On How Parenthood Changes Everything

“I waited a long time to become a mother. It has exceeded all my expectations. It’s such a beautiful feeling to hold your children in your arms and be able to watch them grow and discover the world. It’s changed my life completely. Before, when there were no children in my life, my work always came first. I also had the freedom to be able to take off and travel for three or four months at a time by myself. But even though I can’t do that anymore, I’m so incredibly happy to spend my time with my children. Every day that I wake up I’m thinking about what I’m going to do with them and how I’m going to make them happy.”

On Having A Nontraditional Family

“We get so restricted in our thoughts of a mother and a father and what a family should look like, and we neglect other relationships like that of a parent, a grandparent and a child, a grandchild. And aside [from] what it gives me, I just think my kids are going to be cool little dudes.”

On The Grit Of Parenting

“Raising kids is not through rose-colored lenses. There is real grit to it.”

On Being An Example

“I want to be that example for my son. I want him to grow up with a mom that he could see and look at her life with all the mistakes and with all the failures and all the flaws and say, ‘My mom lived an authentic life. That was the life she wanted to live.’”

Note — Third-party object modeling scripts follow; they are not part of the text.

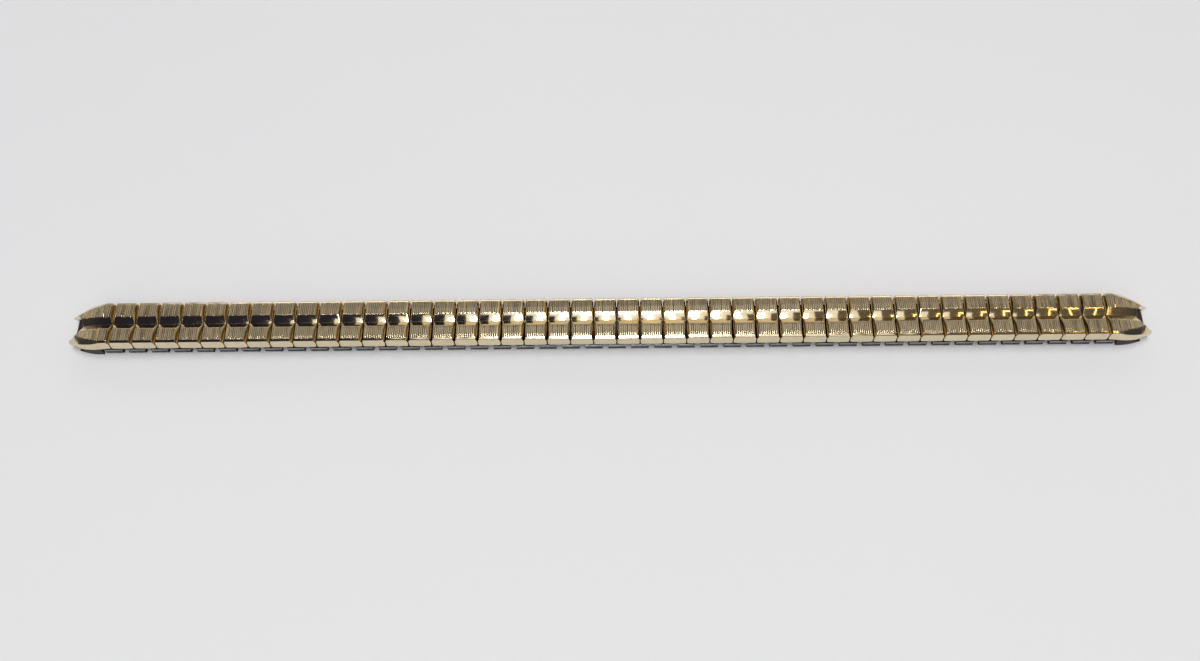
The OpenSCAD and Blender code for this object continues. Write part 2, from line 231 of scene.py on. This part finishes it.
def makeTarnish():  # dull colour that stays in creases and in soft patches
    f = tarnishLook
    group, given, out = newGroup(
        "tarnish",
        [("Clean", "NodeSocketColor", (1, 1, 1, 1)), ("Dull", "NodeSocketColor", (0, 0, 0, 1)),
         ("Creases", "NodeSocketFloat", f["creases"]), ("Patches", "NodeSocketFloat", f["patches"]),
         ("Scale", "NodeSocketFloat", f["scale"])],
        [("Color", "NodeSocketColor"), ("Mask", "NodeSocketFloat")],
    )
    place = addNode(group, "ShaderNodeTexCoord")
    shape = addNode(group, "ShaderNodeNewGeometry")
    cloud = addNode(group, "ShaderNodeTexNoise", {
        "Vector": place.outputs["Object"], "Scale": given.outputs["Scale"], "Detail": f["detail"],
        "Roughness": f["roughness"]})
    patch = addNode(group, "ShaderNodeMapRange", {
        "Value": cloud.outputs["Fac"], "From Min": f["patchFrom"], "From Max": f["patchTo"],
        "To Max": given.outputs["Patches"]})
    crease = addNode(group, "ShaderNodeMapRange", {
        "Value": shape.outputs["Pointiness"], "From Min": f["creaseFrom"], "From Max": f["creaseTo"],
        "To Max": given.outputs["Creases"]})
    mask = addNode(group, "ShaderNodeMath", {0: patch.outputs[0], 1: crease.outputs[0]}, operation="ADD",
                   use_clamp=True)
    color = mixedColor(group, mask.outputs[0], given.outputs["Clean"], given.outputs["Dull"])
    group.links.new(color, out.inputs["Color"])
    group.links.new(mask.outputs[0], out.inputs["Mask"])
    return group


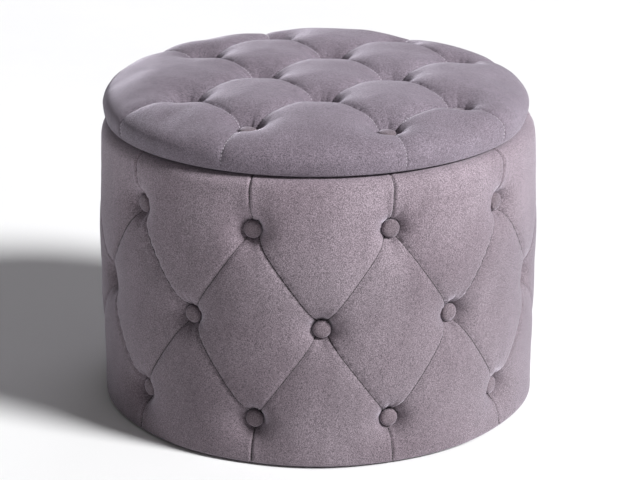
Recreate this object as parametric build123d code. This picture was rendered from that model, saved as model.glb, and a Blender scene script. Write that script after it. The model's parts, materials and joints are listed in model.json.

On The Messy Truth Of Raising Kids

“It is interesting that we live in a time where we share everything, and yet there’s still so much stigma about the truth of how messy it is to raise kids, and the judgment that goes along with it, and this idea that it’s supposed to be one thing and that’s the only thing it is, and if you’re not in agreement with that, then somehow you’re the one fucking it up and you’re the bad parent. I hope [“Tully,” her new movie] can start allowing people to have a more honest conversation about just how hard and messy it is to raise kids and how it’s not what we’ve been told it is all these years.”